Tampa is Florida's working food city. The skyline you photograph from across the bay belongs to a downtown that was a cigar capital before it was anything else, and that fact still anchors what Tampa cooks. Vicente Martinez Ybor moved his Key West cigar operation to a swampy stretch east of the Hillsborough River in 1885. By 1900 Ybor City was the cigar capital of the world, with 150 factories and a workforce of Cuban, Spanish, Sicilian and German immigrants rolling tobacco side by side. The food they brought, the food they invented together, and the food they kept making after the factories closed, is what you eat here now.
The Cuban sandwich is the headline. The Tampa version is the original: roast pork, ham, Genoa salami, Swiss cheese, yellow mustard and dill pickles on pressed Cuban bread. The Genoa salami is the Sicilian contribution and the line that separates a Tampa Cuban from a Miami Cuban (Miami omits it). The deviled crab, born in Ybor during the 1920 cigar strike, is the second canonical dish: a torpedo of seasoned crab in sofrito, wrapped in a Cuban-bread crumb shell and deep-fried. Add boliche (stuffed eye-of-round pot roast), 1905 Salad (Columbia's house ham-and-cheese-and-Romano chop), Cuban bean soup and a hot Cuban coffee, and you have a regional cuisine that exists nowhere else in the country.

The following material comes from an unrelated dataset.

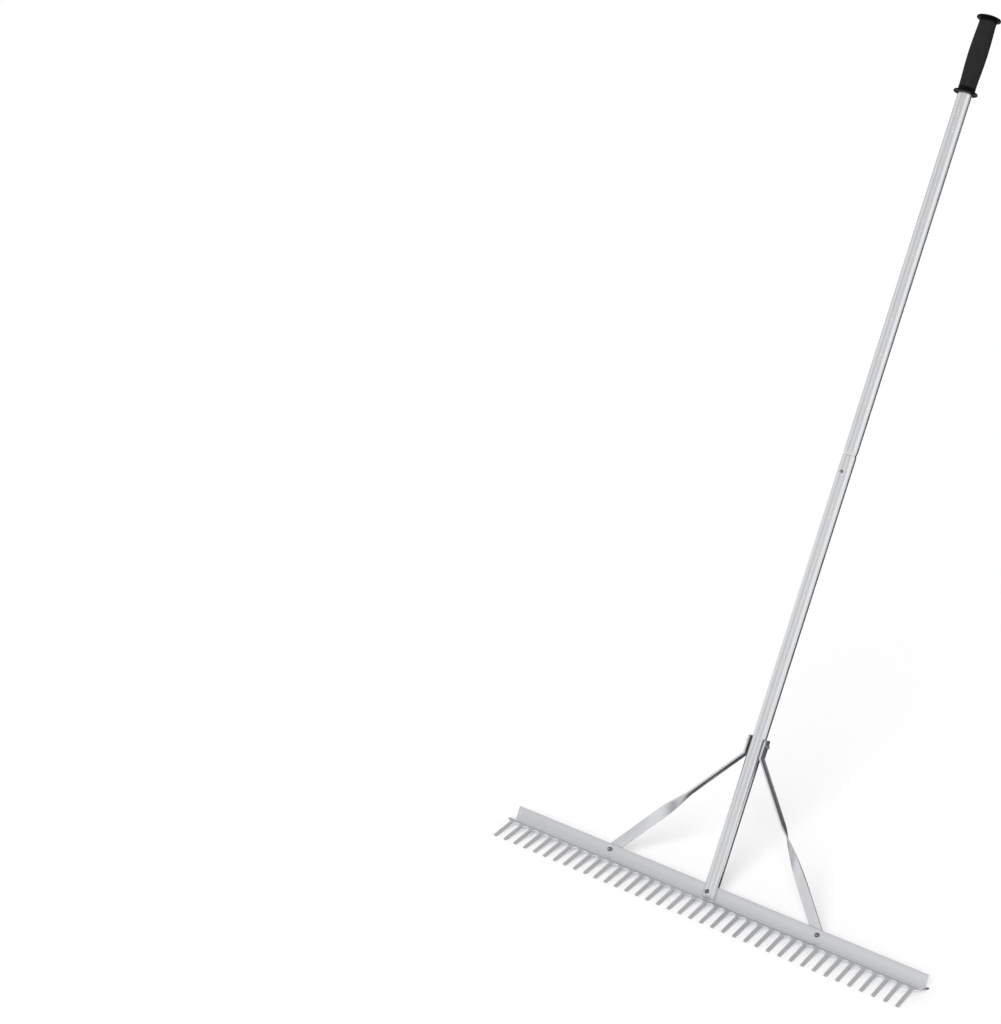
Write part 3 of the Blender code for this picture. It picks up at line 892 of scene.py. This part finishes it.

The modern guide adds a second layer. By 2026 Tampa carries four Michelin one-star restaurants (Ebbe, Kosen, Koya, Rocca), four Bib Gourmands (Rooster and the Till, Psomi, Gorkhali Kitchen, Streetlight Taco) and a Green Star at Fat Beet Farm Kitchen and Bakery. Bern's Steak House in Hyde Park, open since 1956, holds the largest wine collection of any restaurant in the world (over half a million bottles, 6,500 labels) and dry-ages its beef in-house for 5 to 8 weeks. Water Street has remade downtown with Boulon Brasserie, The Pearl and Lilac at the EDITION hotel. Seminole Heights is the brewery corridor (Angry Chair, 7venth Sun, Brew Bus, Coppertail nearby in Ybor). Tampa Heights anchors Armature Works, the food hall in a restored 1910 streetcar warehouse on the Riverwalk.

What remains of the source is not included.